━━━ Dataset
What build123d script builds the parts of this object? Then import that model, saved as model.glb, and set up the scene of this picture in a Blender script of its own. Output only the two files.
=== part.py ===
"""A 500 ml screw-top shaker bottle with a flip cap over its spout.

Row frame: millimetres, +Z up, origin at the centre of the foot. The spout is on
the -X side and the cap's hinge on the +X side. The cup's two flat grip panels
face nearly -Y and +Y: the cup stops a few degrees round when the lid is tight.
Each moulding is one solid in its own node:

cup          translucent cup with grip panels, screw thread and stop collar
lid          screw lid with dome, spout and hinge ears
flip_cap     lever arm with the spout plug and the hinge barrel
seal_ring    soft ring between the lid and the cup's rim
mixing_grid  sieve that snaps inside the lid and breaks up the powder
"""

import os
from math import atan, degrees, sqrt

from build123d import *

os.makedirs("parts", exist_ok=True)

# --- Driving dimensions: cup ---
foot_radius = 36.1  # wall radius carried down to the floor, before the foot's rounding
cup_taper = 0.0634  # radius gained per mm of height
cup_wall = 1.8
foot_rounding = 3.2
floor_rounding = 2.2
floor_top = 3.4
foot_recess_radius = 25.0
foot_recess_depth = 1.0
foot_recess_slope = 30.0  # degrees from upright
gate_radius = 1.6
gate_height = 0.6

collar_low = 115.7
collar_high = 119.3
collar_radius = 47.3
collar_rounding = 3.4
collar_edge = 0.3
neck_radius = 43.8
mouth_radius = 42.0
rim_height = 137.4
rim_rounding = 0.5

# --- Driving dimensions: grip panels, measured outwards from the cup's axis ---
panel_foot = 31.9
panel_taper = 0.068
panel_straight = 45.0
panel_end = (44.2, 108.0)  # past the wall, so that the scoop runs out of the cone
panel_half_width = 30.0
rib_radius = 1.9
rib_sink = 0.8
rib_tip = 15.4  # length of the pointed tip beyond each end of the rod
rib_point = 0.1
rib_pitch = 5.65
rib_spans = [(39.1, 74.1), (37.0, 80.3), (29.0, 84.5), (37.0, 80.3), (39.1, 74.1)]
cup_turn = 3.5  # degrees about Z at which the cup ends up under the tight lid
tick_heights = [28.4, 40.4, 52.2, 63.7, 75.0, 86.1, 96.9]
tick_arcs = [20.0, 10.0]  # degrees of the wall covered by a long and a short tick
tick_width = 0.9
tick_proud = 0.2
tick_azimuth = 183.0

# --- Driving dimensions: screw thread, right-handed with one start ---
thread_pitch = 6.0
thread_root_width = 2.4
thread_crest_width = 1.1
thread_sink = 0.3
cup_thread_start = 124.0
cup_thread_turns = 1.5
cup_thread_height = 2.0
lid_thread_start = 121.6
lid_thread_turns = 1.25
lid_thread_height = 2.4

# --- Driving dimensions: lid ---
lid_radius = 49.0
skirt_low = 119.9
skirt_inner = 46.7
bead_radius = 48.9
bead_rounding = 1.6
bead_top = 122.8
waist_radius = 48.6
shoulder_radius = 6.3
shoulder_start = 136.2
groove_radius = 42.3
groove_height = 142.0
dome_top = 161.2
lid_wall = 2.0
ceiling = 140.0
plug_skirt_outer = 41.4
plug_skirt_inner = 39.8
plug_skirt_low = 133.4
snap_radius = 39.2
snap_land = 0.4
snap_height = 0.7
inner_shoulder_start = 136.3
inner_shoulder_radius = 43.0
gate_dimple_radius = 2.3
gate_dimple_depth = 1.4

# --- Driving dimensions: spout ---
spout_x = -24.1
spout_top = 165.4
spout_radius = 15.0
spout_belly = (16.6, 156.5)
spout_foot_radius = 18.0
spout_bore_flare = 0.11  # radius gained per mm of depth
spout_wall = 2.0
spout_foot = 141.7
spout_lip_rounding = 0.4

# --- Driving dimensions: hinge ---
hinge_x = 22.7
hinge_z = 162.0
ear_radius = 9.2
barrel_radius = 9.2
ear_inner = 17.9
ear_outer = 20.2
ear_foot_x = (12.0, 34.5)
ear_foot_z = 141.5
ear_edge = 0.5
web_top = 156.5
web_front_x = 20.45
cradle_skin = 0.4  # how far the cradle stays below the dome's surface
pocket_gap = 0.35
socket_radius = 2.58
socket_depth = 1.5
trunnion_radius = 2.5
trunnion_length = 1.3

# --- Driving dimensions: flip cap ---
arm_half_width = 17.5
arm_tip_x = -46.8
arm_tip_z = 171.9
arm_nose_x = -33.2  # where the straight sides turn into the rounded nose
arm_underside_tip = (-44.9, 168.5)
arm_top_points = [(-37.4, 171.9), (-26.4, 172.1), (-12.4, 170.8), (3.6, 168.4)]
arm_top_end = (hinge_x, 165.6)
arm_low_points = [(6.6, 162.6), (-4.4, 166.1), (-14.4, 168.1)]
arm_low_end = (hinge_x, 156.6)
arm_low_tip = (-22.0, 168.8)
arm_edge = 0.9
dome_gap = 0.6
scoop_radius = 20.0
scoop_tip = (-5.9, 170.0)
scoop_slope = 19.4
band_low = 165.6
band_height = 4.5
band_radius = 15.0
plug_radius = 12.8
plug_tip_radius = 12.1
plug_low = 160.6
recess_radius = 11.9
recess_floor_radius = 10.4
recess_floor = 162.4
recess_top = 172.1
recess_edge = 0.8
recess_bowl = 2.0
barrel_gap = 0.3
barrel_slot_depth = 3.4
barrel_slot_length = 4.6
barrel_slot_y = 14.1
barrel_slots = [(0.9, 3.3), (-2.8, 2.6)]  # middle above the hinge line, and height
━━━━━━
━━━ Dataset
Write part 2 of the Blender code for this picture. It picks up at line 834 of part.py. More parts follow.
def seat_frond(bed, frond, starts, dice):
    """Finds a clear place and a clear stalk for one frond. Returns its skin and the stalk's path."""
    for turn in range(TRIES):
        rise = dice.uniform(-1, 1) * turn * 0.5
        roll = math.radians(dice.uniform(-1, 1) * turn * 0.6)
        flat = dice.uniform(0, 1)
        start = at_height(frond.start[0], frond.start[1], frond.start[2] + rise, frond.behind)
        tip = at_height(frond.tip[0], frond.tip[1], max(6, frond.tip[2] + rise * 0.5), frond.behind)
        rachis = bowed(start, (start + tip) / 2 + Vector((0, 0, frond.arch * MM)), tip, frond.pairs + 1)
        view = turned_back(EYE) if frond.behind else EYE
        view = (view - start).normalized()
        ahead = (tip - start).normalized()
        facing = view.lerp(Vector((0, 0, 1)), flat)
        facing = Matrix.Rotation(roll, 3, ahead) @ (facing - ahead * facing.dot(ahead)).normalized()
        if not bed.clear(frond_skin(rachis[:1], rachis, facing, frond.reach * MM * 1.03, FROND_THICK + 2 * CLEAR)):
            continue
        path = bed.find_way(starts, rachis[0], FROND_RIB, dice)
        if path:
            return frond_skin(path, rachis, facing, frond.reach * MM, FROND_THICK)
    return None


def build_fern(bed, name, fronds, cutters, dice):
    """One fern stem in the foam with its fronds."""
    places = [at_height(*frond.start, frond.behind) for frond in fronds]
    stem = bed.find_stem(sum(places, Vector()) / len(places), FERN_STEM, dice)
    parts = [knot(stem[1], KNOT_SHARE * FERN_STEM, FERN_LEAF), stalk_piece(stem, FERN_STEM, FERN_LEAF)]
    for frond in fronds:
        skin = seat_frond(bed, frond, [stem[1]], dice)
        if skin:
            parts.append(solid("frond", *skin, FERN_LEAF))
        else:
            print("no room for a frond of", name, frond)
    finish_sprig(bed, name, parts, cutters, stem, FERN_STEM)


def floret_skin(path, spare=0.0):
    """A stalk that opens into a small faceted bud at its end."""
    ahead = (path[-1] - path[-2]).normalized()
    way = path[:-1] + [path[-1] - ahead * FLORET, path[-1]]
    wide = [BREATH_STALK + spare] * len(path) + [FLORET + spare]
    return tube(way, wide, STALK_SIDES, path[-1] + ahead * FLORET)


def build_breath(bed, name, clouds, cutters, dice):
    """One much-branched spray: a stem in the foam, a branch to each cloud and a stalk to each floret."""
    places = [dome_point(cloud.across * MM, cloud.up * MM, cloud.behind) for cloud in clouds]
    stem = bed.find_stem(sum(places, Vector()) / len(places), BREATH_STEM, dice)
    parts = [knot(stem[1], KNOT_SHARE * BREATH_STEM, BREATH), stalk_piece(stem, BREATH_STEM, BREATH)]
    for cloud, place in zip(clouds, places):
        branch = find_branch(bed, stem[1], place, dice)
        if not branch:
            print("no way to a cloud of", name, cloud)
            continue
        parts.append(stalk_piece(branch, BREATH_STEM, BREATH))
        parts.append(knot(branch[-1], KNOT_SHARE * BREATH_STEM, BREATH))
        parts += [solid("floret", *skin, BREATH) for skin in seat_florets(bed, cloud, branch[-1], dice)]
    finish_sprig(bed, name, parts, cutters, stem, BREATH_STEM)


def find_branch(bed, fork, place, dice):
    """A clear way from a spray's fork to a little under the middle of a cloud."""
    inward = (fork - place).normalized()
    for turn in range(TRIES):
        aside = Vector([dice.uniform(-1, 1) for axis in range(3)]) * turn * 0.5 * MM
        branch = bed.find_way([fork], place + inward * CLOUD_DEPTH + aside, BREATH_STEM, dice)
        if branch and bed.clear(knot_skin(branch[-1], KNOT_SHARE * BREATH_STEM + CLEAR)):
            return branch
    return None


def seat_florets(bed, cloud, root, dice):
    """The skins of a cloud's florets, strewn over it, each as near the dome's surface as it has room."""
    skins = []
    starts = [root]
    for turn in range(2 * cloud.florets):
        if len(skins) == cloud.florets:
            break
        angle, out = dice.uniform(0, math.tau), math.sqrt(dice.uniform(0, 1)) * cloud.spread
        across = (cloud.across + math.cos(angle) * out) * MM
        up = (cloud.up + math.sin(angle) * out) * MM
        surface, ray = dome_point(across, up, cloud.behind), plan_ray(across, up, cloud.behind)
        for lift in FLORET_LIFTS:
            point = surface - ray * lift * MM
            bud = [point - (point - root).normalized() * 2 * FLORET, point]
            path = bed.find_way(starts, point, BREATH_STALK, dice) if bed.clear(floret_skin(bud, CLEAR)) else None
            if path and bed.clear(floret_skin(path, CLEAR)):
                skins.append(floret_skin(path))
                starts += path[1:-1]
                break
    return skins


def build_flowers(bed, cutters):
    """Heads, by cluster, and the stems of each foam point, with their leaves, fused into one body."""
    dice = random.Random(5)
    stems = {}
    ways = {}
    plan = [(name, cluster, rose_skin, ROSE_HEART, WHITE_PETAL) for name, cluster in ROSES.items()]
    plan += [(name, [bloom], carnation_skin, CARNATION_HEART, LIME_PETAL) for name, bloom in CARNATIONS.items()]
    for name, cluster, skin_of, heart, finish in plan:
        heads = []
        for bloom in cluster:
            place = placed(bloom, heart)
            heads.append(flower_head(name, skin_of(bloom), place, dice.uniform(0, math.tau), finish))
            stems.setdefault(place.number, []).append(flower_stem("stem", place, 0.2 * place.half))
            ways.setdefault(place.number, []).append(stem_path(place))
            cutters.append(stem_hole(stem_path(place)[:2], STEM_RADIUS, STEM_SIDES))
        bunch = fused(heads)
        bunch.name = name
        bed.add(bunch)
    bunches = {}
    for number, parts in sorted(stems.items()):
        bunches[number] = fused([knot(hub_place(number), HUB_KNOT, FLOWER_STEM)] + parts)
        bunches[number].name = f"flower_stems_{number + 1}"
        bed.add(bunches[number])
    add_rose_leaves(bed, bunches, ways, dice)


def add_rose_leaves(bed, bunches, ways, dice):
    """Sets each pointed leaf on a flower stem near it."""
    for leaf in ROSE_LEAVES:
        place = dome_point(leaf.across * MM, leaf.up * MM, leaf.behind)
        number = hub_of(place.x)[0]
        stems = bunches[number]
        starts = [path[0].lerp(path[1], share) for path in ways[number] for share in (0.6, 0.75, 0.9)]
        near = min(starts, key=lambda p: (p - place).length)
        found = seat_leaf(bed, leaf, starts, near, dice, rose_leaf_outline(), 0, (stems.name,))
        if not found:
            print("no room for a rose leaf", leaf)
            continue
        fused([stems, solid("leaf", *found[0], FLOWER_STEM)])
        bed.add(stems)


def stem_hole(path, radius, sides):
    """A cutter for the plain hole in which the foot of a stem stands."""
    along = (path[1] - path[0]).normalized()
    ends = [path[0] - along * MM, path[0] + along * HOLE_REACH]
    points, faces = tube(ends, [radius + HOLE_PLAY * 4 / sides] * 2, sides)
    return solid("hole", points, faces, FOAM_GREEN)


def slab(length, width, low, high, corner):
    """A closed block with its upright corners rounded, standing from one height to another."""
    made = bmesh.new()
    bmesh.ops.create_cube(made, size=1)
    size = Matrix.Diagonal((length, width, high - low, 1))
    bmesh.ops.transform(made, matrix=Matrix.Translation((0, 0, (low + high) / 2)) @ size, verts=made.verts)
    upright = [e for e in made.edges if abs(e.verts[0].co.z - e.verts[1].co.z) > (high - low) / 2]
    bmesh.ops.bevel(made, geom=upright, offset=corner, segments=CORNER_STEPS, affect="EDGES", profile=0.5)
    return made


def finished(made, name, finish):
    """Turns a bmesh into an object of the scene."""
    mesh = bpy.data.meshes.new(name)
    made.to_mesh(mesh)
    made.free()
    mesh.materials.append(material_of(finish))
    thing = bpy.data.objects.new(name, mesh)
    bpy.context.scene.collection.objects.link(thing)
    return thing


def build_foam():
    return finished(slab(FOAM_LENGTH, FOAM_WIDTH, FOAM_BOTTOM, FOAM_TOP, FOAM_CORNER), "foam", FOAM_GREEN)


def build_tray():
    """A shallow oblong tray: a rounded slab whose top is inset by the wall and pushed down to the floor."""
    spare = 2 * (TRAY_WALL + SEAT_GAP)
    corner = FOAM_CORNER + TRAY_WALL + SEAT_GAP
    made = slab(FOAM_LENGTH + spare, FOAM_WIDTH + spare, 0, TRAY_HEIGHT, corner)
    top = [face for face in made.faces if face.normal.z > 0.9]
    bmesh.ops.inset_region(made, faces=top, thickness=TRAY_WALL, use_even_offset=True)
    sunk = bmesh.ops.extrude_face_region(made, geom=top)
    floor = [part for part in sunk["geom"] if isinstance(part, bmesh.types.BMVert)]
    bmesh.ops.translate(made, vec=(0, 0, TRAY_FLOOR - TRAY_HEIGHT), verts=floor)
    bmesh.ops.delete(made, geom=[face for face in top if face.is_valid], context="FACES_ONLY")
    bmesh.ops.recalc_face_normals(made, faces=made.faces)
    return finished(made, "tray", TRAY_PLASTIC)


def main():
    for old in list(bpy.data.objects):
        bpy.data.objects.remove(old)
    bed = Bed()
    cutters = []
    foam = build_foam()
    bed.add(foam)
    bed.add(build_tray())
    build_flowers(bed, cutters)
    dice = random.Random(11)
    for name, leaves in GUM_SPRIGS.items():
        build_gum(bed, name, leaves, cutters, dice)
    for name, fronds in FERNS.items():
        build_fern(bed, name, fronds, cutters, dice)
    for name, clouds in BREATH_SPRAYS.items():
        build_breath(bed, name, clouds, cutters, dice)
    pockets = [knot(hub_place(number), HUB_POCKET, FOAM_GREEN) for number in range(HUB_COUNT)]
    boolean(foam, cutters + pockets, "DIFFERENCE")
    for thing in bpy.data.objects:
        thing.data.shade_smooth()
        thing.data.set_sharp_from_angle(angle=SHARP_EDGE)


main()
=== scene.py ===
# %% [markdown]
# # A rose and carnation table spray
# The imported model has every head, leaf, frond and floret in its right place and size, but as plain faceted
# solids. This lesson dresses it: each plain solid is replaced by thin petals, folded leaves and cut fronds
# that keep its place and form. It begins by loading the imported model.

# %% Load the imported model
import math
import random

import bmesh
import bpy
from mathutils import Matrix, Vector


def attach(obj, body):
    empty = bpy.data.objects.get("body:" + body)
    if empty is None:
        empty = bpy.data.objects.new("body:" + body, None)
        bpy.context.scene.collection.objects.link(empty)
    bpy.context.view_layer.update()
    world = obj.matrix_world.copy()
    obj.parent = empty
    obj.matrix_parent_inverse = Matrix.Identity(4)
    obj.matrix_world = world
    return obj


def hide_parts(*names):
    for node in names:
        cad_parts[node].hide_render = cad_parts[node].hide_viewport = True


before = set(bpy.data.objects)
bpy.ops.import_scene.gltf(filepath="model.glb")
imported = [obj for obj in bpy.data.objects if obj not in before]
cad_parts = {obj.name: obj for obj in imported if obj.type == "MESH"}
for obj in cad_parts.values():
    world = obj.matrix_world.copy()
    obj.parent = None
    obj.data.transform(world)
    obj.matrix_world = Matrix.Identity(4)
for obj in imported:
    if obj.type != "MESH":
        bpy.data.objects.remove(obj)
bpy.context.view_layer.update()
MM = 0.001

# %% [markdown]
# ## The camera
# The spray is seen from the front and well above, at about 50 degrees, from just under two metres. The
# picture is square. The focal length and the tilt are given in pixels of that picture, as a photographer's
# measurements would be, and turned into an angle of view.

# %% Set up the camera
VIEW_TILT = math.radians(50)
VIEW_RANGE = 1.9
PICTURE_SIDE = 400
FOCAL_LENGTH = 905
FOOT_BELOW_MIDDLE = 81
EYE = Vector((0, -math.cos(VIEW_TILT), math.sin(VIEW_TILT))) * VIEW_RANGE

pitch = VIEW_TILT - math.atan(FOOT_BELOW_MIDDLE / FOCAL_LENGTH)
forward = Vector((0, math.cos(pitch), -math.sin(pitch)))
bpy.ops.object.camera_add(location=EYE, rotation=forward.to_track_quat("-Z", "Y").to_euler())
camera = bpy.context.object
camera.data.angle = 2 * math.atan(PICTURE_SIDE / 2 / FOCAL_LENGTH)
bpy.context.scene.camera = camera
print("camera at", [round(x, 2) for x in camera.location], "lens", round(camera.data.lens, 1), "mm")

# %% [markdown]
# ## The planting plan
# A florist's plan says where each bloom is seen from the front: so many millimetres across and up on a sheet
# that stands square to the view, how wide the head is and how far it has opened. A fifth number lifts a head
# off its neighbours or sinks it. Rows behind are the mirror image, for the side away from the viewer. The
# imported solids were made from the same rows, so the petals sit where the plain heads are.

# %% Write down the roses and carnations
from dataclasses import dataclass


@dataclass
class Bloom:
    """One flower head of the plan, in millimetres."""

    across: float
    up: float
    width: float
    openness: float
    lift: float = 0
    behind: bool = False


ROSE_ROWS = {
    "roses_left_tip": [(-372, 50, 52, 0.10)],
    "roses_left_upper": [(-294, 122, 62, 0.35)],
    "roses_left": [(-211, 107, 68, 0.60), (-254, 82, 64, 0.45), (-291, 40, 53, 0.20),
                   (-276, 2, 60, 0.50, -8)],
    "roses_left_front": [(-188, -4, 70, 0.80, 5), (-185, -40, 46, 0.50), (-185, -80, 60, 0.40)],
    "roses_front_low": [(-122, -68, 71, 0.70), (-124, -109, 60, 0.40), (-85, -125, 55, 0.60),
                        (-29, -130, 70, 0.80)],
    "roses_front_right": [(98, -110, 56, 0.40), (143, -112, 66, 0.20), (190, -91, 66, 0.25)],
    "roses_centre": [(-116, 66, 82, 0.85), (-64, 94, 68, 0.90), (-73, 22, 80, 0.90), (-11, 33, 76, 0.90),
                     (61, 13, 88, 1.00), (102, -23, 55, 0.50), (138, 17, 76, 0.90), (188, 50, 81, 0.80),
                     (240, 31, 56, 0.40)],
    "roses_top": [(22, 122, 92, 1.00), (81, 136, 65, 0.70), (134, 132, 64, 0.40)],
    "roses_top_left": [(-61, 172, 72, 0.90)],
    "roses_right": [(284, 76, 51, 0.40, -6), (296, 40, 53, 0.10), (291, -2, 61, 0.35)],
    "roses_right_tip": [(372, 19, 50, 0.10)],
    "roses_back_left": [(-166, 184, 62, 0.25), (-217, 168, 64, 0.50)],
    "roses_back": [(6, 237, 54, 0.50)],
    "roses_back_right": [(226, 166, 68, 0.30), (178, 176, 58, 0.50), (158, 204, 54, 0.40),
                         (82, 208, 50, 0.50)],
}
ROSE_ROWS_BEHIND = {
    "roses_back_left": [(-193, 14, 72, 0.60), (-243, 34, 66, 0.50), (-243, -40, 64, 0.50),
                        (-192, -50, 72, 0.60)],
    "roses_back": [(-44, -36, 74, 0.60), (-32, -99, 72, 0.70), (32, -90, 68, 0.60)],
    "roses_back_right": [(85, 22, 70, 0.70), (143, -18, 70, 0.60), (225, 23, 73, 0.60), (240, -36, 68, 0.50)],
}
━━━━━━
━━━ Dataset
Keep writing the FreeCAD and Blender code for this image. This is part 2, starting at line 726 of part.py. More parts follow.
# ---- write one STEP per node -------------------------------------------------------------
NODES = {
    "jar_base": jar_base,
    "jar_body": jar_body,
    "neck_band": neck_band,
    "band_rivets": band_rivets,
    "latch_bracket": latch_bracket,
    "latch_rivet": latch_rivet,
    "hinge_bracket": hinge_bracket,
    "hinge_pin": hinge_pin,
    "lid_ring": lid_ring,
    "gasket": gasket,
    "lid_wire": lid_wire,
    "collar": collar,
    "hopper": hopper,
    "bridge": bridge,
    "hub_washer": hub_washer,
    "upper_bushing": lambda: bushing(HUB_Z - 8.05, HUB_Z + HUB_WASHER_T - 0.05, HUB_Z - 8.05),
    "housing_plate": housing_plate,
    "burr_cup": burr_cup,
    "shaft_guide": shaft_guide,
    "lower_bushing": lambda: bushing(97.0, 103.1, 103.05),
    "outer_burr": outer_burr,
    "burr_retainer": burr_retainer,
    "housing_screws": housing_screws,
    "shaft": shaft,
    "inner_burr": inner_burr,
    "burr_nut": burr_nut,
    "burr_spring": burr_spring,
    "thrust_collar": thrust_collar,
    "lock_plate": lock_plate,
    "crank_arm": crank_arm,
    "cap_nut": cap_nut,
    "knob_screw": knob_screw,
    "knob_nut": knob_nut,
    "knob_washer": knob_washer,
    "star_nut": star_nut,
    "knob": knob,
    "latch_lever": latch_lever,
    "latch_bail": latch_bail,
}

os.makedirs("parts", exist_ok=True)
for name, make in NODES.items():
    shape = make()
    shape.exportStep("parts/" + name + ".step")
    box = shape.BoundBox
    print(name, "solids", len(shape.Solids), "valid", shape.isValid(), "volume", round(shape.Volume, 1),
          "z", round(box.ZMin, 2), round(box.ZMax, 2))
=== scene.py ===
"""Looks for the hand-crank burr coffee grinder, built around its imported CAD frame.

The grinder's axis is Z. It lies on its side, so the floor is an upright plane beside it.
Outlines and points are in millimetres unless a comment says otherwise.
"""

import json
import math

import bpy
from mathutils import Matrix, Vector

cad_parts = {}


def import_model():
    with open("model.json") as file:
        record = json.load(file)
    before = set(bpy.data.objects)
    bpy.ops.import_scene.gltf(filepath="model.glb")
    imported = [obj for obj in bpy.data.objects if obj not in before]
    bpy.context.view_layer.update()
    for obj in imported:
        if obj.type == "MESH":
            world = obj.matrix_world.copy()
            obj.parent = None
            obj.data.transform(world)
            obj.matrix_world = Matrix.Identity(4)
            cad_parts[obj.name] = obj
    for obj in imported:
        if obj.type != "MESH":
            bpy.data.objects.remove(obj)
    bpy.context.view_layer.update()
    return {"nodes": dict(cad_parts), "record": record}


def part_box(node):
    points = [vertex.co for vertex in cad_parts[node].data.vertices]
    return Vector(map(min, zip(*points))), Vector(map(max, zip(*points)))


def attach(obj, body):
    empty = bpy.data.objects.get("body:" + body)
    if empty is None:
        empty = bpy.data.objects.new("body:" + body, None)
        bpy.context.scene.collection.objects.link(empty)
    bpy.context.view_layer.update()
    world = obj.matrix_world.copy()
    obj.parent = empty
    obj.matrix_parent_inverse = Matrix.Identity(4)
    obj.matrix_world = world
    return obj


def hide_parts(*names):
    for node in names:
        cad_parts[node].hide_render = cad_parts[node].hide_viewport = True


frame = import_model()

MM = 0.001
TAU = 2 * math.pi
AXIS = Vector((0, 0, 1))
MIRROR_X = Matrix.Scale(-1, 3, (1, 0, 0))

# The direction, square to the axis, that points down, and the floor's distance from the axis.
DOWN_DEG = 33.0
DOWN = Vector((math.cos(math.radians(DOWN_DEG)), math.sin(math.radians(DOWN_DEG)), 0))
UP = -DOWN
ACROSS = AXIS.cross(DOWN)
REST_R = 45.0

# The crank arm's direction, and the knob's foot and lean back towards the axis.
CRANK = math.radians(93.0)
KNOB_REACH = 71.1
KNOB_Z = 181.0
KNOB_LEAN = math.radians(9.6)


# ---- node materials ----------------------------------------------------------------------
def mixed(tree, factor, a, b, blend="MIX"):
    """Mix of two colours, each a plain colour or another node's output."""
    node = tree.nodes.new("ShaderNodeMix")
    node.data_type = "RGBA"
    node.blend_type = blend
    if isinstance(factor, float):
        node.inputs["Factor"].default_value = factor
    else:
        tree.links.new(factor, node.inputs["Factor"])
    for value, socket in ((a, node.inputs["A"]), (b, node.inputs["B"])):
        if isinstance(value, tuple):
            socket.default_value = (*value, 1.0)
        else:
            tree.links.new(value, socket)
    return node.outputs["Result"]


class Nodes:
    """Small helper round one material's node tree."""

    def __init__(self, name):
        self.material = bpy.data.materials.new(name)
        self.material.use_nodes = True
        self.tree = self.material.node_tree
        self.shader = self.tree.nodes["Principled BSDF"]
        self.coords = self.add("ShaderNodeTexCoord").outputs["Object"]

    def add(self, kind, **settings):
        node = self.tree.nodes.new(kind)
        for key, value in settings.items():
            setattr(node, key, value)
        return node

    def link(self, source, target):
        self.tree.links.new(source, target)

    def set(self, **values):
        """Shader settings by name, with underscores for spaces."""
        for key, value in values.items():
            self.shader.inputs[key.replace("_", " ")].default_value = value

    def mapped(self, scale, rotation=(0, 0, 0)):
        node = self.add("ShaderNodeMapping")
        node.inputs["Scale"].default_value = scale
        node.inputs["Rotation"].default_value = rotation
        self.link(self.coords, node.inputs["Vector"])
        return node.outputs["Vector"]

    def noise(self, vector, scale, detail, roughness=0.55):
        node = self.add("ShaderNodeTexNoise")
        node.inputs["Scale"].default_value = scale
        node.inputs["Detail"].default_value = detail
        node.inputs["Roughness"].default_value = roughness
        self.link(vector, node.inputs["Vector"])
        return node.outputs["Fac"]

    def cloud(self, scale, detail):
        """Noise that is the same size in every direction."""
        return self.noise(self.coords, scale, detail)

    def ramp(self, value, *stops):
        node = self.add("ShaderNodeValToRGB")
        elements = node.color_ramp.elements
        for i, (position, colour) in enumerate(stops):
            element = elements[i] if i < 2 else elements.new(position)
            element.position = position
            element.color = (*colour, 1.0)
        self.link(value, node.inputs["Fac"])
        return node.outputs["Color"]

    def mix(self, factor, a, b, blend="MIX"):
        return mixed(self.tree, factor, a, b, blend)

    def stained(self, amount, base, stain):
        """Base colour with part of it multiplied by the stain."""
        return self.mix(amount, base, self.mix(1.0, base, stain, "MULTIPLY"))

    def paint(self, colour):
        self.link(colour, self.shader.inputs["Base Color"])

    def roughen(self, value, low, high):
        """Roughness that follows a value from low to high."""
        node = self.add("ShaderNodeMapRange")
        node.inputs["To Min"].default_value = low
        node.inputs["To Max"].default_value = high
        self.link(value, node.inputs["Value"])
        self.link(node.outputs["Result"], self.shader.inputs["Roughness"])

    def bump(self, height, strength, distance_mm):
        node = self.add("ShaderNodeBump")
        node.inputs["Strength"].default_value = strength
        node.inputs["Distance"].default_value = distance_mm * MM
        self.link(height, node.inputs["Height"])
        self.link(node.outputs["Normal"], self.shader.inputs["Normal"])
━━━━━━
### Written task
Your task is to extract exactly the lines starting at the line with "for name, clouds" and ending at the line with "# # A rose and carnation table spray", including both ends, and no other lines.

### Result of the exercise
    for name, clouds in BREATH_SPRAYS.items():
        build_breath(bed, name, clouds, cutters, dice)
    pockets = [knot(hub_place(number), HUB_POCKET, FOAM_GREEN) for number in range(HUB_COUNT)]
    boolean(foam, cutters + pockets, "DIFFERENCE")
    for thing in bpy.data.objects:
        thing.data.shade_smooth()
        thing.data.set_sharp_from_angle(angle=SHARP_EDGE)


main()
=== scene.py ===
# %% [markdown]
# # A rose and carnation table spray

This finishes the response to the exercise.